Het was een winderige, koude ochtend in november. De herfst ging al nadrukkelijk over in de winter, al probeerde de zon toch wat stralen te werpen op drie Nederlanders die zojuist uit hun gehuurde auto stapten bij het stadion van Southport FC. De rollen prikkeldraad op de oude buitenmuur beloofde weinig goeds. Wat weifelend zoekend naar een mogelijke entree, vonden we een verlaten ingang in de hoek van Haig Avenue. Een BMW voor de tribune verraadde de aanwezigheid van minstens één persoon.
Aan de staantribunes te zien is het wel begrijpelijk dat één van de bijnamen van Southport FC “the yellows” is. Het behoeft geen betoog dat vele clubs een bijnaam hebben, refererend aan de clubkleuren. Of het nu “the reds”, “the blues” of “the whites” zijn; er zijn vaak meerdere clubs die deze onoriginele bijnaam hebben. De bijnaam “the Port” is voor de plaatselijke trots van Southport ook makkelijk te verklaren, maar getuigt ook van weinig originaliteit. Hartlepool United wordt “the Pool” genoemd en Solihull Moors zijn “the Moors”. Dit zijn slechts enkele voorbeelden.
Toch heeft Southport een prachtige bijnaam in het Engelse voetbal: “the sandgrounders”. Deze naam vindt zijn oorsprong in het feit dat de stad Southport volledig op zand is gebouwd. De club draagt de naam ook met trots. Opgericht in 1881 als opvolger van een mislukte poging tot een rugbyclub, spelen ze al sinds 1905 op Haig Avenue. Het complex zag er dan ook niet erg nieuw uit. Toch had het wel z’n charme.
Het is ons al vaker opgevallen dat we in de lagere niveau’s van ons project vaak zomaar door kunnen lopen, zonder dat iemand ons aanspreekt. Ook nu konden we ons rondje om het veld probleemloos maken, terwijl we foto’s maakten en de tribunes beklommen. Pas nadat we driekwart van het stadion hadden gehad en net de Jack Carr Stand (vernoemd naar een populaire voorzitter van de club) hadden gepasseerd, kwam een Engelsman naar ons toe om te vragen wat we hier deden. Nadat we aan deze terreinknecht hadden uitgelegd wie we waren en wat ons project behelst, kregen we een vrije doortocht langs de hoofdtribune. Deze “Grandstand” werd in 1968 geopend, nadat op “boxing day” 1966 de oude houten tribune afbrandde na een wedstrijd tegen Wrexham. De 1-0 overwinning was derhalve al snel vergeten, aangezien de meeste bezittingen van de club, inclusief alle voetbalkleding in vlammen was opgegaan. Alleen de kluis wist de brand te overleven.

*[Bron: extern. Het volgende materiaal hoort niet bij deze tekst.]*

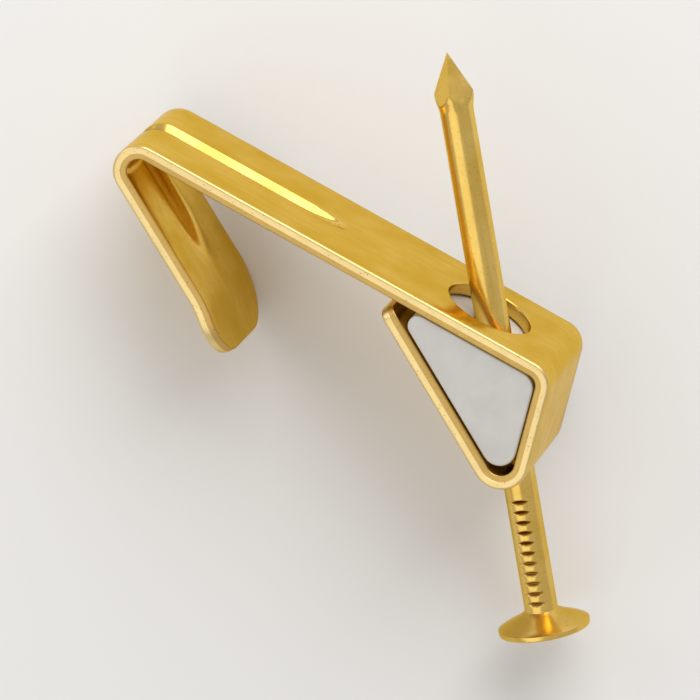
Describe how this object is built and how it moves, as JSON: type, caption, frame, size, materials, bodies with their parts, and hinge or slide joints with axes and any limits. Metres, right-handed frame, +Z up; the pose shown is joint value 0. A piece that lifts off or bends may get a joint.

Desalniettemin heeft Southport best een rijke historie, aangezien ze vanaf 1921 tot 1978 in de Football League hebben gespeeld. Nadat ze in 1978 niet werden herkozen na drie keer op rij 23e te zijn geworden van de 24, wisten ze ook nooit meer op sportieve basis terug te keren en schommelden ze steeds tussen het vijfde en zesde niveau. Na de laatste degradatie in 2017 werden ze in het seizoen van ons bezoek slechts 15e in de National League North. Vrij matig voor een degradant, maar exemplarisch voor de geringe niveauverschillen in de Engelse voetbalpiramide.
Bij het verlaten van Haig Avenue liepen we nog langs de gesloten clubshop: Sandgrounder. Hoewel het overduidelijk is dat het bord boven de houten keet aan vervanging toe is, ben ik blij dat het er nog steeds hangt. In mijn optiek is het een mooie symboliek voor de club Southport: oud, vasthoudend aan het verleden, maar daarom prachtig voor The League Project.
#37 Merseyrail Community Stadium, Southport FC, check!